- _STATED PROBLEM_
Search the material for the string "code", then return every line where it is found.

- _SUPPLIED DATA_
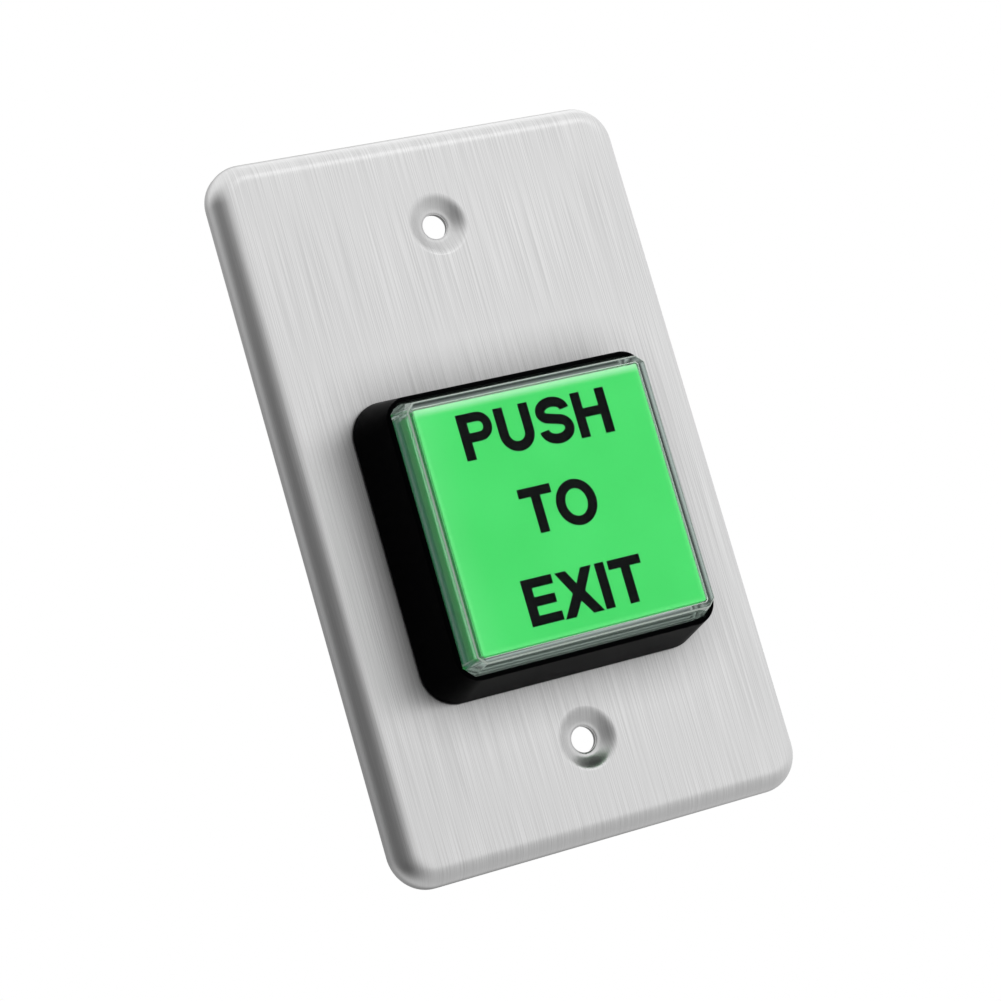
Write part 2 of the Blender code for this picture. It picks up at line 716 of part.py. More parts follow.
def make_common_tab(look):
    left = common_tab_left()
    right = left + TAB_SHEET
    end = switch_back + TAB_REACH
    half = TAB_WIDTH / 2
    tab = extruded("common_tab", [
        (anchor_x - ANCHOR_PAD, pad_top), (right, pad_top), (right, end), (left, end),
        (left, pad_top + TAB_SHEET), (anchor_x - ANCHOR_PAD, pad_top + TAB_SHEET),
    ], switch_z - half, switch_z + half, look)
    rivet_hole = turned("tool_pad_hole", [
        (RIVET_WIDTH / 2 + PIN_GAP, pad_top - OVERCUT),
        (RIVET_WIDTH / 2 + PIN_GAP, pad_top + TAB_SHEET + OVERCUT)], None, steps=12)
    tab_hole = turned("tool_hole_common", [(TAB_HOLE / 2, -OVERCUT), (TAB_HOLE / 2, TAB_SHEET + OVERCUT)],
                      None, steps=12)
    tab_hole.data.transform(Matrix.Rotation(-math.pi / 2, 4, "Z"))
    return combine(tab, "DIFFERENCE", shifted(rivet_hole, anchor_x, 0.0, switch_z),
                   shifted(tab_hole, left, end - TAB_HOLE_INSET, switch_z))


def make_contacts(look):
    radius = CONTACT_WIDTH / 2
    narrow = radius - CONTACT_CHAMFER
    place = axis_place + Vector((contact_x, 0.0, switch_z))
    upper = closed_level + TAB_SHEET + PIN_GAP
    lower = open_level - PIN_GAP - CONTACT_THICK
    turned("closed_contact", [
        (radius, upper), (radius, upper + CONTACT_THICK - CONTACT_CHAMFER),
        (narrow, upper + CONTACT_THICK)], look, steps=20, place=place)
    turned("open_contact", [
        (narrow, lower), (radius, lower + CONTACT_CHAMFER),
        (radius, lower + CONTACT_THICK)], look, steps=20, place=place)


def blade_axis():
    """Where the blade bends at its rivet, which its moving contact follows."""
    return axis_place + Vector((anchor_x, blade_y, switch_z))


def make_moving_contact(look):
    radius = CONTACT_WIDTH / 2
    narrow = radius - CONTACT_CHAMFER
    shank = MOVING_SHANK / 2
    near = BLADE_SHEET / 2 + PIN_GAP
    far = near + MOVING_HEAD
    edge = far - CONTACT_CHAMFER
    contact = turned("moving_contact", [
        (narrow, -far), (radius, -edge), (radius, -near), (shank, -near),
        (shank, near), (radius, near), (radius, edge), (narrow, far)], look, steps=20, place=blade_axis())
    return shifted(contact, contact_x - anchor_x, 0.0, 0.0)


def make_snap_blade(look):
    """Flat spring from its rivet on the common tab to the moving contact, with its tongue cut free."""
    place = blade_axis()
    half = BLADE_WIDTH / 2
    sheet = BLADE_SHEET / 2
    arm = contact_x - anchor_x
    end = arm + CONTACT_WIDTH / 2 + BLADE_OVERHANG
    blade = block("snap_blade", (-BLADE_OVERHANG, -sheet, -half), (end, sheet, half), look, place)
    for name, x, radius in (("tool_blade_rivet_hole", 0.0, RIVET_WIDTH / 2),
                            ("tool_blade_contact_hole", arm, MOVING_SHANK / 2)):
        hole = turned(name, [(radius + PIN_GAP, -OVERCUT), (radius + PIN_GAP, OVERCUT)],
                      None, 16, place=place)
        combine(blade, "DIFFERENCE", shifted(hole, x, 0.0, 0.0))
    start = button_x - BUTTON_FOOT - anchor_x
    for side in (-1, 1):
        middle = side * half / 2
        slit = block("tool_slit_%d" % (side + 1), (start, -OVERCUT, middle - SLIT_WIDTH / 2),
                     (arm - CONTACT_WIDTH / 2 - SLIT_WIDTH, OVERCUT, middle + SLIT_WIDTH / 2), place=place)
        combine(blade, "DIFFERENCE", slit)
    return blade


def make_blade_rivet(look):
    """The rivet that holds the blade on the common tab's pad, with a head on either side."""
    head = RIVET_HEAD / 2
    shank = RIVET_WIDTH / 2
    top = blade_y - BLADE_SHEET / 2 - PIN_GAP
    bottom = pad_top + TAB_SHEET + PIN_GAP
    place = axis_place + Vector((anchor_x, 0.0, switch_z))
    return turned("blade_rivet", [
        (head, top - RIVET_HEAD_THICK), (head, top), (shank, top),
        (shank, bottom), (head, bottom), (head, bottom + RIVET_HEAD_THICK)], look, steps=12, place=place)


def make_switch_case(look):
    low = switch_z - SWITCH_THICK / 2 + SWITCH_COVER + SEAT
    high = switch_z + SWITCH_THICK / 2
    left, right = switch_x - SWITCH_LENGTH / 2, switch_x + SWITCH_LENGTH / 2
    top, bottom = switch_top, switch_back
    case = extruded("switch_case", panel(left, right, top, bottom, SWITCH_EDGE), low, high, look)
    cavity = block("tool_switch_cavity", (left + SWITCH_WALL, top + SWITCH_WALL, low - OVERCUT),
                   (right - SWITCH_WALL, bottom - SWITCH_WALL, high - SWITCH_WALL))
    combine(case, "DIFFERENCE", cavity)
    ear = HINGE_PIN / 2 + EAR_WALL
    root = top + SWITCH_WALL / 2
    for side in (-1, 1):
        inner = switch_z + side * (LEVER_WIDTH / 2 + SLIDE)
        outer = inner + side * EAR_WALL
        steps = 8
        outline = [(hinge_x + ear, root)]
        for i in range(steps + 1):
            angle = i / steps * math.pi
            outline.append((hinge_x + ear * math.cos(angle), hinge_y - ear * math.sin(angle)))
        outline.append((hinge_x - ear, root))
        combine(case, "UNION", extruded("tool_ear_%d" % (side + 1), outline,
                                        min(inner, outer), max(inner, outer)))
    combine(case, "DIFFERENCE", rod("tool_pin_hole", hinge_x, hinge_y, HINGE_PIN / 2 + PIN_GAP,
                                    switch_z - LEVER_WIDTH, switch_z + LEVER_WIDTH))
    for number, (x, y) in enumerate(mount_holes()):
        boss = rod("tool_boss_%d" % number, x, y, MOUNT_HOLE / 2 + BOSS_WALL, low, high - SWITCH_WALL / 2)
        hole = rod("tool_mount_hole_%d" % number, x, y, MOUNT_HOLE / 2, low - OVERCUT, high + OVERCUT)
        combine(case, "UNION", boss)
        combine(case, "DIFFERENCE", hole)
    radius = BUTTON_WIDTH / 2 + SLIDE
    guide = turned("tool_button_hole", [
        (radius, top - OVERCUT), (radius, top + SWITCH_WALL + OVERCUT)], None, steps=24)
    combine(case, "DIFFERENCE", shifted(guide, button_x, 0.0, switch_z))
    half = TAB_WIDTH / 2 + SEAT
    for number, level in enumerate((closed_level, open_level)):
        slot = block("tool_side_slot_%d" % number, (right - 2 * SWITCH_WALL, level - SEAT, switch_z - half),
                     (right + OVERCUT, level + TAB_SHEET + SEAT, switch_z + half))
        combine(case, "DIFFERENCE", slot)
    tab_left = common_tab_left()
    slot = block("tool_common_slot", (tab_left - SEAT, bottom - 2 * SWITCH_WALL, switch_z - half),
                 (tab_left + TAB_SHEET + SEAT, bottom + OVERCUT, switch_z + half))
    return combine(case, "DIFFERENCE", slot)


def make_switch_cover(look):
    low = switch_z - SWITCH_THICK / 2
    high = low + SWITCH_COVER
    left, right = switch_x - SWITCH_LENGTH / 2, switch_x + SWITCH_LENGTH / 2
    outline = panel(left, right, switch_top, switch_back, SWITCH_EDGE)
    cover = extruded("switch_cover", outline, low, high, look)
    for number, (x, y) in enumerate(mount_holes()):
        hole = rod("tool_cover_hole_%d" % number, x, y, MOUNT_HOLE / 2, low - OVERCUT, high + OVERCUT)
        combine(cover, "DIFFERENCE", hole)
    return cover


def make_switch_button(look):
    place = axis_place + Vector((button_x, 0.0, switch_z))
    radius = BUTTON_WIDTH / 2
    collar = switch_top + SWITCH_WALL + SEAT
    foot = blade_y - BLADE_SHEET / 2 - PRETRAVEL
    steps = 3
    profile = []
    for i in range(steps + 1):
        angle = i / steps * math.pi / 2
        profile.append((radius - BUTTON_DOME * (1 - math.sin(angle)),
                        button_top + BUTTON_DOME * (1 - math.cos(angle))))
    profile += [(radius, collar), (BUTTON_COLLAR / 2, collar), (BUTTON_COLLAR / 2, collar + COLLAR_THICK),
                (BUTTON_FOOT / 2, collar + COLLAR_THICK), (BUTTON_FOOT / 2, foot)]
    return turned("switch_button", profile, look, steps=24, place=place)


def make_switch_lever(look):
    """A strip that curls round the hinge pin, passes over the button and ends past the plunger's leg."""
    place = axis_place + Vector((hinge_x, hinge_y, switch_z))
    steps = 12
    half = LEVER_SHEET / 2
    length = LEVER_ARM + LEVER_TIP
    reach = math.sqrt(LEVER_CURL ** 2 - half ** 2)
    start = math.atan2(half, reach)
    outline = [(length - LEVER_END_CUT, -half), (length, -half + LEVER_END_CUT), (length, half)]
    for i in range(steps + 1):
        angle = start + i / steps * (2 * math.pi - 2 * start)
        outline.append((LEVER_CURL * math.cos(angle), LEVER_CURL * math.sin(angle)))
    lever = extruded("switch_lever", outline, -LEVER_WIDTH / 2, LEVER_WIDTH / 2, look, place=place)
    lever.data.transform(Matrix.Rotation(-LEVER_REST, 4, "Z"))
    eye = rod("tool_lever_eye", 0.0, 0.0, HINGE_PIN / 2 + PIN_GAP, -LEVER_WIDTH, LEVER_WIDTH, place=place)
    return combine(lever, "DIFFERENCE", eye)


def make_hinge_pin(look):
    half = LEVER_WIDTH / 2 + SLIDE + EAR_WALL
    return rod("lever_pin", hinge_x, hinge_y, HINGE_PIN / 2, switch_z - half, switch_z + half, look)


def build():
    clear_scene()
    steel = material("brushed_stainless", (0.62, 0.62, 0.61), 0.35, 1.0)
    black = material("black_abs", (0.012, 0.012, 0.013), 0.35)
    clear = material("clear_acrylic", (0.95, 0.98, 0.96), 0.03, 0.0, 1.0)
    green = material("green_legend", (0.09, 0.72, 0.17), 0.4)
    milky = material("milky_diffuser", (0.85, 0.87, 0.85), 0.45)
    white = material("white_nylon", (0.78, 0.78, 0.76), 0.45)
    wire = material("spring_wire", (0.55, 0.55, 0.56), 0.3, 1.0)
    zinc = material("zinc_washer", (0.6, 0.62, 0.66), 0.4, 1.0)
    nut = material("nut_nylon", (0.02, 0.02, 0.022), 0.5)
    grey = material("holder_nylon", (0.25, 0.25, 0.26), 0.5)
    lamp_white = material("lamp_base_nylon", (0.8, 0.8, 0.78), 0.4)
    lamp_clear = material("lamp_resin", (0.75, 0.92, 0.8), 0.1, 0.0, 0.8)
    brass = material("brass_tab", (0.78, 0.6, 0.3), 0.3, 1.0)
    phenolic = material("switch_phenolic", (0.03, 0.03, 0.032), 0.5)
    cover = material("switch_cover_phenolic", (0.05, 0.05, 0.052), 0.5)
    red = material("red_button", (0.5, 0.03, 0.03), 0.4)
    lever = material("lever_stainless", (0.6, 0.6, 0.6), 0.25, 1.0)
    copper = material("beryllium_copper", (0.75, 0.45, 0.25), 0.3, 1.0)
    silver = material("silver_contact", (0.85, 0.85, 0.85), 0.2, 1.0)
    make_face_plate(steel)
    make_bezel_housing(black)
    make_washer(zinc)
    make_barrel_nut(nut)
    make_plunger(white)
    make_insert("diffuser", diffuser_front, diffuser_back, milky)
    make_insert("legend_insert", legend_front, legend_back, green)
    make_lens_cap(clear)
    make_return_spring(wire)
    make_lamp_holder(grey)
    make_lamp(lamp_white, lamp_clear)
    make_lamp_tabs(brass)
    make_switch_case(phenolic)
    make_switch_cover(cover)
    make_switch_button(red)
    make_switch_lever(lever)
    make_hinge_pin(lever)
    make_snap_blade(copper)
    make_moving_contact(silver)
    make_blade_rivet(brass)
    make_common_tab(brass)
    make_side_tab("closed_tab", closed_level, brass)
    make_side_tab("open_tab", open_level, brass)
    make_contacts(silver)


build()
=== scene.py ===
import math
from functools import partial

import bmesh
import bpy
from mathutils import Matrix, Vector


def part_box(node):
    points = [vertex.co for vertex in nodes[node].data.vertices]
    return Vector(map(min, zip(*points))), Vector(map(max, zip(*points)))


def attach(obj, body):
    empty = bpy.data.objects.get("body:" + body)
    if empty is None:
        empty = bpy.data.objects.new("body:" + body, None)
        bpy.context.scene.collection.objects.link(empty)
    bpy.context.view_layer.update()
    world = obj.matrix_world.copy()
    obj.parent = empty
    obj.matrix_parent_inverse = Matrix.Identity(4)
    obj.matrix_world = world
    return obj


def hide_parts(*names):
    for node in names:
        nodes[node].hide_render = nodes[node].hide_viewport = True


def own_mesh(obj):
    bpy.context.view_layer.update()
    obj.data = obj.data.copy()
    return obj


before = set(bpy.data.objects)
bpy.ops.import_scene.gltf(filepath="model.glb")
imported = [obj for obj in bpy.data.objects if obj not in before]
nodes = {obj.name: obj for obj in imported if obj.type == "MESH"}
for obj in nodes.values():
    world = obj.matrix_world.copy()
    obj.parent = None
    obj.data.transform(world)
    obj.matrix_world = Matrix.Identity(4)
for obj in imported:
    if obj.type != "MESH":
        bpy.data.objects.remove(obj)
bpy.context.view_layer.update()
scene = bpy.context.scene

# All sizes are in metres. The room is on the -Y side, and the wall is at y = 0.
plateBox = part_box("face_plate")
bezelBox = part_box("bezel_housing")
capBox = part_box("lens_cap")
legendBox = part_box("legend_insert")
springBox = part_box("return_spring")
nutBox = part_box("barrel_nut")
buttonAxis = Vector((0.0, 0.0, (capBox[0].z + capBox[1].z) / 2))  # the button sits below the plate's middle


def hexColour(code):
    # sRGB hex to the linear values that the shaders use
    values = [int(code[i:i + 2], 16) / 255 for i in (1, 3, 5)]
    return [v / 12.92 if v <= 0.04045 else ((v + 0.055) / 1.055) ** 2.4 for v in values] + [1.0]


def feed(target, wants):
    # a want is a socket or a node's first output to link, or the value of an input or a property
    for key, want in wants.items():
        if isinstance(want, bpy.types.Node):
            want = want.outputs[0]
        if isinstance(want, bpy.types.NodeSocket):
            target.id_data.links.new(want, target.inputs[key])
        elif isinstance(key, int) or key in target.inputs:
            isColour = isinstance(want, str) and want.startswith("#")
            target.inputs[key].default_value = hexColour(want) if isColour else want
        else:
            setattr(target, key, want)
    return target


def addNode(tree, kind, *wants):
    # with the node's operation, where it has one, and a table of its other wants
    names = [family + kind for family in ("ShaderNode", "GeometryNode", "Node")]
    made = tree.nodes.new(next(name for name in names if hasattr(bpy.types, name)))
    for want in wants:
        feed(made, {"operation": want} if isinstance(want, str) else want)
    return made


def newMaterial(name, settings):
    # a material with addNode for its own tree, and its shader
    made = bpy.data.materials.new(name)
    made.use_nodes = True
    return made, partial(addNode, made.node_tree), feed(made.node_tree.nodes["Principled BSDF"], settings)


def newObject(name, mesh, look=None):
    if look:
        mesh.materials.clear()
        mesh.materials.append(look)
    made = bpy.data.objects.new(name, mesh)
    scene.collection.objects.link(made)
    return made


def shadeEdges(mesh, sharpAngle):
    mesh.shade_smooth()
    mesh.set_sharp_from_angle(angle=math.radians(sharpAngle))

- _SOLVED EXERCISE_
Write part 2 of the Blender code for this picture. It picks up at line 716 of part.py. More parts follow.
def hexColour(code):
    values = [int(code[i:i + 2], 16) / 255 for i in (1, 3, 5)]